> _Directive_: Give back exactly the lines running from the line that holds "obj.matrix_world = world" through the line that holds "# on the floor.", ends included, and no other lines.

=======

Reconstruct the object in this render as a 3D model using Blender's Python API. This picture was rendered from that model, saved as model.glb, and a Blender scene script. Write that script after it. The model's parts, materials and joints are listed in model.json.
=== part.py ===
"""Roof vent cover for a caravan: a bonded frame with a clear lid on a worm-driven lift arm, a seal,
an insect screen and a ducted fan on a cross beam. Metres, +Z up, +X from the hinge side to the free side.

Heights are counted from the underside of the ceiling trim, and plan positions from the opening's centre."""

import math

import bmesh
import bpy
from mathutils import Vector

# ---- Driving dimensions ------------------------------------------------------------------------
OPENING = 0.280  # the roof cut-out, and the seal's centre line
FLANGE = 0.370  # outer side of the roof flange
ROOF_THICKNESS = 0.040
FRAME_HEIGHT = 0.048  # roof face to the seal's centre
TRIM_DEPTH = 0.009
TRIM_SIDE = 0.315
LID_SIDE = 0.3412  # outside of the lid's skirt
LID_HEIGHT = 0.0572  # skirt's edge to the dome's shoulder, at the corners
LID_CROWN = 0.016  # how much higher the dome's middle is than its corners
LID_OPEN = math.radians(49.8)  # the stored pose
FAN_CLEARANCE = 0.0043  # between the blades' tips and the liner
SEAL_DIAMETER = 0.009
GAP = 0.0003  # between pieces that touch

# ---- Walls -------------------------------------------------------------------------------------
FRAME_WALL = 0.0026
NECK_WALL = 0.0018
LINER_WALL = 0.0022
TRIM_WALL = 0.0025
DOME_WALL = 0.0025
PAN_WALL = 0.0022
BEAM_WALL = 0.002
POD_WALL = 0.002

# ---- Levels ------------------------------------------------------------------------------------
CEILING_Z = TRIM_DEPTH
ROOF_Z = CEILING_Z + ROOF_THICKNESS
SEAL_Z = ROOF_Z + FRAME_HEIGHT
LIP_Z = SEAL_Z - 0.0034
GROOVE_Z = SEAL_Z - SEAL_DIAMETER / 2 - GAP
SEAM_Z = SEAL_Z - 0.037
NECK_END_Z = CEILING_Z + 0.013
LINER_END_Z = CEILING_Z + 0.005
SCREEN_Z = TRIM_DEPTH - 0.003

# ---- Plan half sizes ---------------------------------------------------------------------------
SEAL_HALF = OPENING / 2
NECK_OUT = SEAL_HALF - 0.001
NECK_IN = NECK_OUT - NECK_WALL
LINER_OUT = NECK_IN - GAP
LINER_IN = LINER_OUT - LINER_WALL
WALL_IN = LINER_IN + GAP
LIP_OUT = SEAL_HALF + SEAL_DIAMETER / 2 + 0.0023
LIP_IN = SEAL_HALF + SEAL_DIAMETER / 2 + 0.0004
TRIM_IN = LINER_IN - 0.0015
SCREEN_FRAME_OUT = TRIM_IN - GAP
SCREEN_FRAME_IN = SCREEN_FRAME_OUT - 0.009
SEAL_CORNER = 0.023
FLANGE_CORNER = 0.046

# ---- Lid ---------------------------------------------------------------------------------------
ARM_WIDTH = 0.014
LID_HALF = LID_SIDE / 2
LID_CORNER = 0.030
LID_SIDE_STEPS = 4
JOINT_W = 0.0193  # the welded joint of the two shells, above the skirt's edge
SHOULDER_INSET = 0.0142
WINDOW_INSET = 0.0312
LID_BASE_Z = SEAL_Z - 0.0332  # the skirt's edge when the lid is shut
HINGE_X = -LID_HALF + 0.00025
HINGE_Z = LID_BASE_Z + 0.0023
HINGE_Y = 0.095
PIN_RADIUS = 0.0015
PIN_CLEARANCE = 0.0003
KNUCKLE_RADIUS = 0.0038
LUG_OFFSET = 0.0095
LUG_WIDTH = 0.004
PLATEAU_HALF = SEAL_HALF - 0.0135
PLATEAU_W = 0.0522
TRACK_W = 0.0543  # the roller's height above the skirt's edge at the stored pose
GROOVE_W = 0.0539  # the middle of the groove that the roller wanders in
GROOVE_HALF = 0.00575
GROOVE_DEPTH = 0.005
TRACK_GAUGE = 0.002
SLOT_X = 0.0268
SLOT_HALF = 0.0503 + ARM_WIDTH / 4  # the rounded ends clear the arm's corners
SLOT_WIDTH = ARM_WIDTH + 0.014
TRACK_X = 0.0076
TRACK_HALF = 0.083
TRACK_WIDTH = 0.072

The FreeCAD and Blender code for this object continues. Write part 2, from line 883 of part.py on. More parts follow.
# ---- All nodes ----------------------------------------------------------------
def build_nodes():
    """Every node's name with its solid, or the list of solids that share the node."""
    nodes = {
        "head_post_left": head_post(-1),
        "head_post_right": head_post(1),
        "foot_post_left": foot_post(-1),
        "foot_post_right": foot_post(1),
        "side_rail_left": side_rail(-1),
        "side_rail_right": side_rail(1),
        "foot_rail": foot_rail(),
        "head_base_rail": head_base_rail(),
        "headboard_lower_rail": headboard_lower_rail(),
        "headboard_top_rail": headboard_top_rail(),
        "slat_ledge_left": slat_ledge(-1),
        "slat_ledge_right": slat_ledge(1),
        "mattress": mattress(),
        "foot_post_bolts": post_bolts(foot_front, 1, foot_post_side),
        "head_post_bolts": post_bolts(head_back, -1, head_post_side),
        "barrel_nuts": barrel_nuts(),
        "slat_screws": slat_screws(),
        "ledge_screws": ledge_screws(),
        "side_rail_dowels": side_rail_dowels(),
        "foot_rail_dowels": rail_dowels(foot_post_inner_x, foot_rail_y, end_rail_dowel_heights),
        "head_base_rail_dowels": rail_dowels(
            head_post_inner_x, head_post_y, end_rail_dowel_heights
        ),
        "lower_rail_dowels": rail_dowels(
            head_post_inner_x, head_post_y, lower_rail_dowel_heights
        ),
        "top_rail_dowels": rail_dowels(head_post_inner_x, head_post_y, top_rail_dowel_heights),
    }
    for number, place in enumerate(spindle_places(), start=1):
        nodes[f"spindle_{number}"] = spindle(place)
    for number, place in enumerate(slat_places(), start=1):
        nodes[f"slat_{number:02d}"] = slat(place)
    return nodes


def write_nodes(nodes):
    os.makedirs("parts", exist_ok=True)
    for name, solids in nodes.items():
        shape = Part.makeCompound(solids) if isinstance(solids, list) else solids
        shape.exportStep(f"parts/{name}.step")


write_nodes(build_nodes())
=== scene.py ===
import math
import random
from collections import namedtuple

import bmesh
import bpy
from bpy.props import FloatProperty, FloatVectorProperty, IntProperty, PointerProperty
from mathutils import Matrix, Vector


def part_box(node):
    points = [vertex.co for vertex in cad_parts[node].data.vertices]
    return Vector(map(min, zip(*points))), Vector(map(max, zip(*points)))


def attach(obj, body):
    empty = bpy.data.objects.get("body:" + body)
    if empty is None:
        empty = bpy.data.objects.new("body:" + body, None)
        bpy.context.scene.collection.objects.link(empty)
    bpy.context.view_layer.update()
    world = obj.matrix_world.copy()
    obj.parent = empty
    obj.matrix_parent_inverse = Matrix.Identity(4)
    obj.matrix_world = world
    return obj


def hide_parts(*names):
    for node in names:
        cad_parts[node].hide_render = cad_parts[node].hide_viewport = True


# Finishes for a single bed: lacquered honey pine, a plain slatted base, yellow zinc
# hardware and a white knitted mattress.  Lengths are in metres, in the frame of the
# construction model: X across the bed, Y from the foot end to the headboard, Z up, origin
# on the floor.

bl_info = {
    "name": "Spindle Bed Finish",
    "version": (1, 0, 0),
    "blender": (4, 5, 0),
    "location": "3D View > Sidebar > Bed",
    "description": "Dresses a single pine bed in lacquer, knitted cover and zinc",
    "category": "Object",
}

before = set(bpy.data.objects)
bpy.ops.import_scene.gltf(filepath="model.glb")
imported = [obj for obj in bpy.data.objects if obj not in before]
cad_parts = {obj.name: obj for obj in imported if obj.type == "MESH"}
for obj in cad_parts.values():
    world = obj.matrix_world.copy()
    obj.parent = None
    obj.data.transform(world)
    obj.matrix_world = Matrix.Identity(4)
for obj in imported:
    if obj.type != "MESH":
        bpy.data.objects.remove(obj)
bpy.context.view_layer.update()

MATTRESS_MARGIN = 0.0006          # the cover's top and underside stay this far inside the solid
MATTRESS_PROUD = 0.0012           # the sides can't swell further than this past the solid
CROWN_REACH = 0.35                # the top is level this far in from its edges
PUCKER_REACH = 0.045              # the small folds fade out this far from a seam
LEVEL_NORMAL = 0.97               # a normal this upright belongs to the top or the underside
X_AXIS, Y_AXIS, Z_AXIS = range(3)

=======

> _Full response_:
    obj.matrix_world = world
    return obj


def hide_parts(*names):
    for node in names:
        cad_parts[node].hide_render = cad_parts[node].hide_viewport = True


# Finishes for a single bed: lacquered honey pine, a plain slatted base, yellow zinc
# hardware and a white knitted mattress.  Lengths are in metres, in the frame of the
# construction model: X across the bed, Y from the foot end to the headboard, Z up, origin
# on the floor.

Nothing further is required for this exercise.